Манекин был до завидного здоровым, щекастым, веселоглазым, с ухмылкой, застывшей под усами, в уголках рта. Подкормил он себя колбасой, выправил. А потом болезнь таких крепышей за версту обегает, встретиться с ними боится. Дураки же были они, когда выматывались, в снегу вязли, тащили Манекина через весь ледник на себе, жалели его, тутуком вроде бы прибитого, а он, эван, всех, выходит, вокруг пальца обвел, всех «доверием» своим отблагодарил. Тарасов, у которого нехорошо заломило в груди — как раз там, где располагалось сердце, — отвернулся, чтобы не видеть Манекина, застонал тихо. Всякая охота выколупывать рубины из лавы у него пропала. Процедил сквозь зубы воздух, выдавливая его из себя, послушал, как в посвистах ветра звенит кристаллизующийся пар. Звук этот тосклив, одинок, от него еще более знобко становится. Поглядел на связчика своего, доцента Присыпко, с помороженным, в гнилых язвах лицом, с облезлой свеколкой носа, в порванной под мышками штормовке, в перчатках, протертых на ладонях до дыр, в прожженной шапчонке, из-под которой вылезли редкие, свалявшиеся в паклю кудельки волос, и в нем, в несгибаемом твердом Тарасове, вдруг шевельнулась жалость. Жалость к Присыпко, к Студенцову, который лежит, не поднимается, и вряд ли поднимется до прихода вертолета (если они, конечно, этого вертолета вообще дождутся), к родным своим, к женщинам, которые их, дураков этаких, набитых, пустоголовых и пустобрюхих, любят, к старикам родителям, для которых, случись что, — и жизнь будет кончена, к самому себе. Ох, эта жалость!
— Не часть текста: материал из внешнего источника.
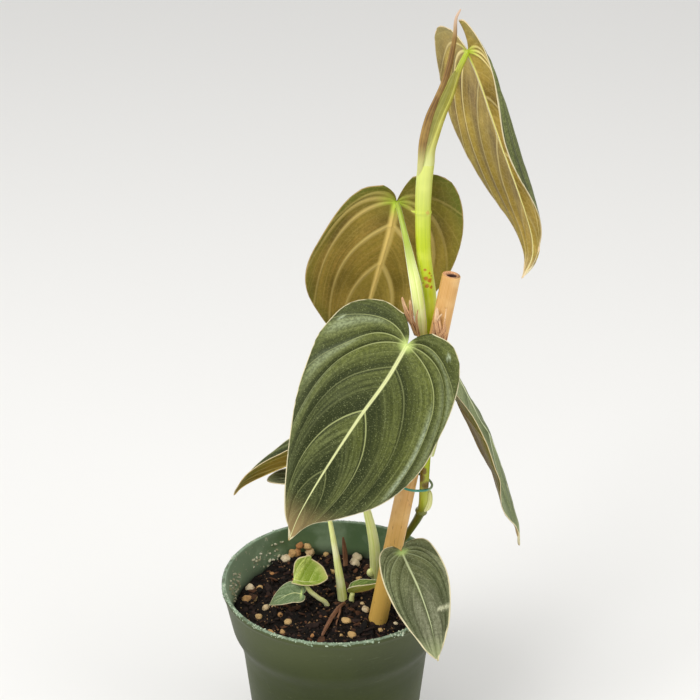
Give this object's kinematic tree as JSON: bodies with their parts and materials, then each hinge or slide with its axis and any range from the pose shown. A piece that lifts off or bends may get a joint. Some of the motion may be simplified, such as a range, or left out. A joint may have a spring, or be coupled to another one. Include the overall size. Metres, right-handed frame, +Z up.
{
  "type": "potted philodendron",
  "caption": "Young climbing philodendron with velvety heart-shaped leaves, tied to a bamboo stake in a round plastic nursery pot of bark and perlite mix.",
  "frame": {"origin": "centre of the underside of the pot", "axes": "+Z up along the pot's axis, -Y towards the front leaf, +X to the viewer's right"},
  "size_m": [0.1415, 0.1153, 0.3605],
  "materials": {
    "green_plastic": "satin",
    "soil_mix": "matte",
    "bamboo": "satin",
    "tie_wire": "gloss",
    "stem_green": "satin",
    "stalk_green": "satin",
    "leaf_sheath": "satin",
    "dry_brown": "matte",
    "velvet_leaf": "matte",
    "young_leaf": "satin"
  },
  "bodies": {
    "root": {"pot": "green_plastic", "potting_soil": "soil_mix", "bamboo_stake": "bamboo", "plant_tie": "tie_wire", "main_stem": "stem_green", "new_leaf_sheath": "leaf_sheath", "dry_sheath_left": "dry_brown", "dry_sheath_right": "dry_brown", "dry_root": "dry_brown", "dry_stub": "dry_brown", "seedling_stem": "stalk_green", "seedling_cup_blade": "young_leaf", "seedling_side_blade": "young_leaf", "top_petiole": "stalk_green", "top_blade": "velvet_leaf", "back_petiole": "stalk_green", "back_blade": "velvet_leaf", "front_petiole": "stalk_green", "front_blade": "velvet_leaf", "right_petiole": "stalk_green", "right_blade": "velvet_leaf", "left_petiole": "stalk_green", "left_blade": "velvet_leaf", "small_left_petiole": "stalk_green", "small_left_blade": "velvet_leaf", "low_petiole": "stalk_green", "low_blade": "velvet_leaf", "sprout_petiole": "stalk_green", "sprout_blade": "young_leaf"}
  },
  "joints": []
}
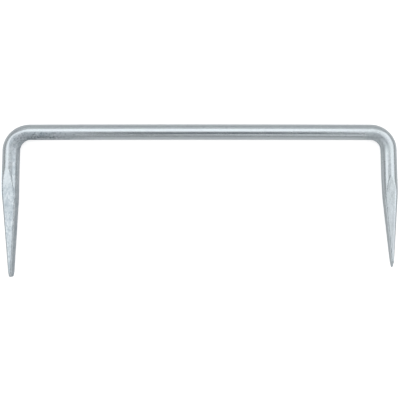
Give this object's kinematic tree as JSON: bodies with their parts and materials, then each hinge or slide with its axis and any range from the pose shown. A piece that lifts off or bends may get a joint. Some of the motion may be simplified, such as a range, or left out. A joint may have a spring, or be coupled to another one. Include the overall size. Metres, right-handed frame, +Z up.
{
  "type": "log dog",
  "caption": "Log dog of round zinc-plated steel bar, its ends bent square to it and forged to tapered four-sided spikes that drive into timbers to hold them together.",
  "frame": {"origin": "middle of the bounding box, on the face the dog lies on", "axes": "the dog lies on its side: +X along the bar, the legs point to -Y, +Z up across the bar's thickness"},
  "size_m": [0.2, 0.077, 0.0078],
  "materials": {
    "zinc_plated_steel": "bright zinc plating on drawn steel bar, smooth and streaked along the bar, matt and faintly mottled on the bends and spikes"
  },
  "bodies": {
    "root": {"forged_bar": "zinc_plated_steel"}
  },
  "joints": []
}
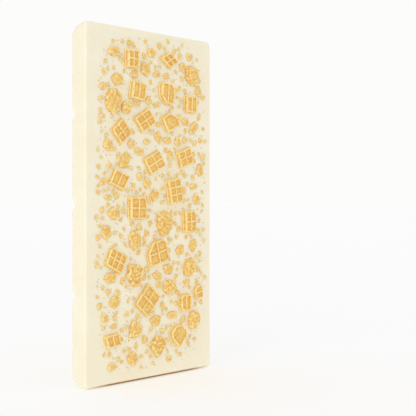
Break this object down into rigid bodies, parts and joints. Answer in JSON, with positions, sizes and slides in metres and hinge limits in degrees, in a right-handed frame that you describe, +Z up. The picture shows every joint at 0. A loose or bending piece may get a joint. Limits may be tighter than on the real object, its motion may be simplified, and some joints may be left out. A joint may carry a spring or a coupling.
{
  "type": "white chocolate bar",
  "caption": "White chocolate tablet standing on its short end, pips moulded on one side, broken waffle pieces and crumbs set into the flat side.",
  "frame": {"origin": "middle of the tablet's footprint, on the surface that it stands on", "axes": "+Z up along the tablet's long side, +X across its width, +Y from the flat face with the waffle towards the moulded side"},
  "size_m": [0.075, 0.0132, 0.15],
  "materials": {
    "white_chocolate": "satin, smooth, slightly waxy",
    "waffle": "dry and matt, baked, with open pores"
  },
  "bodies": {
    "root": {"chocolate_slab": "white_chocolate", "waffle_piece_01": "waffle", "waffle_piece_02": "waffle", "waffle_piece_03": "waffle", "waffle_piece_04": "waffle", "waffle_piece_05": "waffle", "waffle_piece_06": "waffle", "waffle_piece_07": "waffle", "waffle_piece_08": "waffle", "waffle_piece_09": "waffle", "waffle_piece_10": "waffle", "waffle_piece_11": "waffle", "waffle_piece_12": "waffle", "waffle_piece_13": "waffle", "waffle_piece_14": "waffle", "waffle_piece_15": "waffle", "waffle_piece_16": "waffle", "waffle_piece_17": "waffle", "waffle_piece_18": "waffle", "waffle_piece_19": "waffle", "waffle_piece_20": "waffle", "waffle_piece_21": "waffle", "waffle_piece_22": "waffle", "waffle_piece_23": "waffle", "waffle_chunk_01": "waffle", "waffle_chunk_02": "waffle", "waffle_chunk_03": "waffle", "waffle_chunk_04": "waffle", "waffle_chunk_05": "waffle", "waffle_chunk_06": "waffle", "waffle_chunk_07": "waffle", "waffle_chunk_08": "waffle", "waffle_chunk_09": "waffle", "waffle_chunk_10": "waffle"}
  },
  "joints": []
}
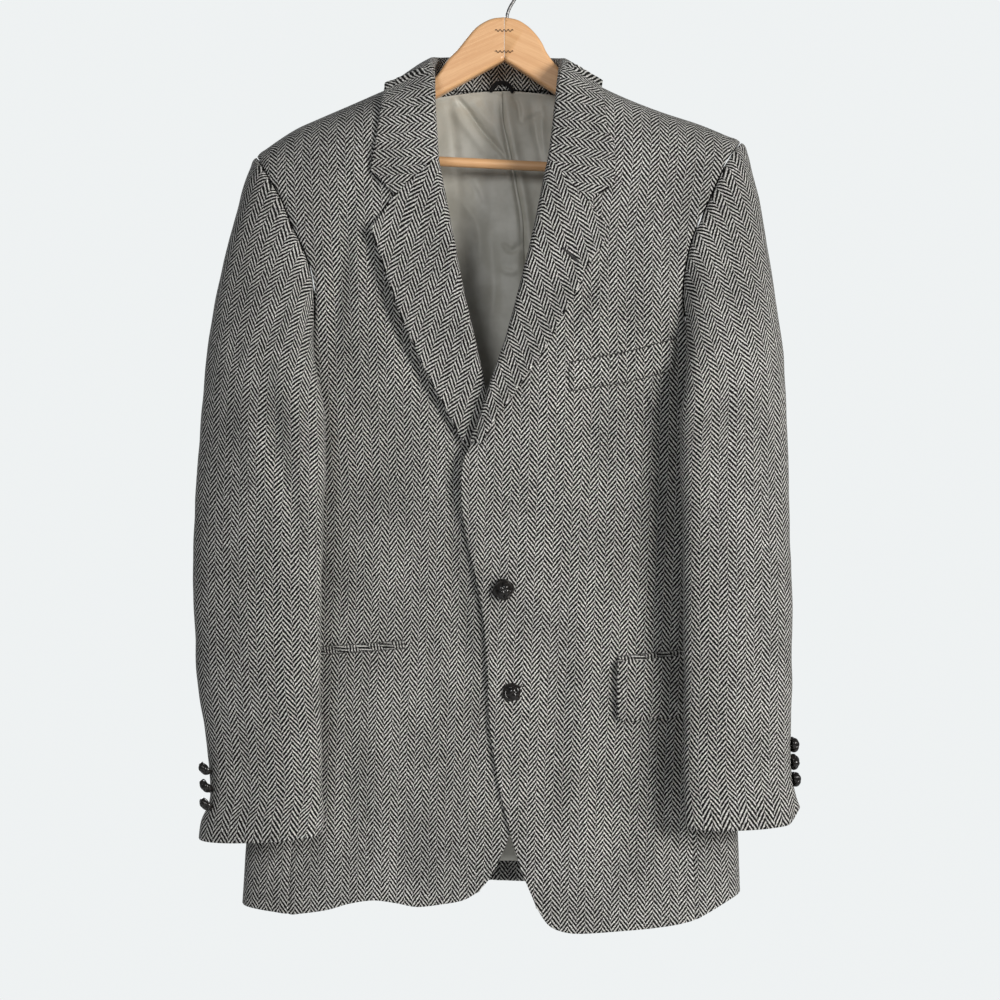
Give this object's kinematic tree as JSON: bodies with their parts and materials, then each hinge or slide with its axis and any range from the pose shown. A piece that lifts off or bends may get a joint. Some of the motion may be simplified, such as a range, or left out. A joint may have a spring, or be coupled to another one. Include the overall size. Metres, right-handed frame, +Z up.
{
  "type": "tweed hacking jacket on a wooden hanger",
  "caption": "Single-breasted herringbone tweed hacking jacket with notched lapels, jetted hip pockets and knotted leather buttons, hanging on a flat wooden hanger with a wire hook.",
  "frame": {"origin": "top of the inside of the hanger's hook, where a rail carries it", "axes": "+Z up, -Y out of the jacket's front, +X towards the wearer's left"},
  "size_m": [0.5769, 0.1385, 0.9449],
  "materials": {
    "tweed": "hairy woollen herringbone in dark grey and cream",
    "lining_satin": "smooth satin, soft sheen",
    "knotted_leather": "polished, worn",
    "loop_cord": "matt cord",
    "hanger_wood": "varnished, soft gloss",
    "hook_steel": "drawn wire, dull",
    "fastener_steel": "rusted edge"
  },
  "bodies": {
    "root": {"front_right": "tweed", "front_left": "tweed", "side_right": "tweed", "side_left": "tweed", "back_right": "tweed", "back_left": "tweed", "sleeve_top_right": "tweed", "sleeve_top_left": "tweed", "sleeve_forearm_right": "tweed", "sleeve_forearm_left": "tweed", "sleeve_under_right": "tweed", "sleeve_under_left": "tweed", "lapel_right": "tweed", "lapel_left": "tweed", "collar": "tweed", "breast_welt": "tweed", "hip_jet_upper_right": "tweed", "hip_jet_lower_right": "tweed", "hip_jet_upper_left": "tweed", "hip_jet_lower_left": "tweed", "hip_flap_left": "tweed", "back_hem_facing": "tweed", "front_button_upper": "knotted_leather", "front_button_lower": "knotted_leather", "cuff_button_right_1": "knotted_leather", "cuff_button_right_2": "knotted_leather", "cuff_button_right_3": "knotted_leather", "cuff_button_left_1": "knotted_leather", "cuff_button_left_2": "knotted_leather", "cuff_button_left_3": "knotted_leather", "back_lining": "lining_satin", "hanger_loop": "loop_cord", "hanger_arm_right": "hanger_wood", "hanger_arm_left": "hanger_wood", "hanger_bar": "hanger_wood", "hanger_hook": "hook_steel", "hanger_fastener_upper": "fastener_steel", "hanger_fastener_lower": "fastener_steel"}
  },
  "joints": []
}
Неверно говорят, что жалость унижает человека, это всего лишь школьная заповедь, которой любят козырять недозрелые юнцы, соблазняя собственными страданиями, мужеством в кавычках таких же недозрелых девиц, любят этим афоризмом пофорсить короли подъездов да многочисленные гитаристы, заполонившие скверы, под бренчанье расхлябанного инструмента помыкивающие песенки на рязанско-английском либо елецко-французском наречии, а в перерывах весьма ловко и легко настропалившиеся излагать «вумные мысли», дабы поразить аудиторию — им, им же под стать. И такую же полоротую. Эта расхожая школьная заповедь выдумана, сочинена слабыми людьми. Для таких же слабых, как и они сами. Сильные люди никогда не боятся жалости, не боятся печали, душевной боли и слез, не чураются, не шарахаются в сторону, когда слышат слова утешения, обращенные к ним. Ибо жалость приносит очищение, освобождение от тягот, всего недоброго, наносного, что накопилось в душе, и не гоже ее бояться, считать, что она унижает дух, тело, душу.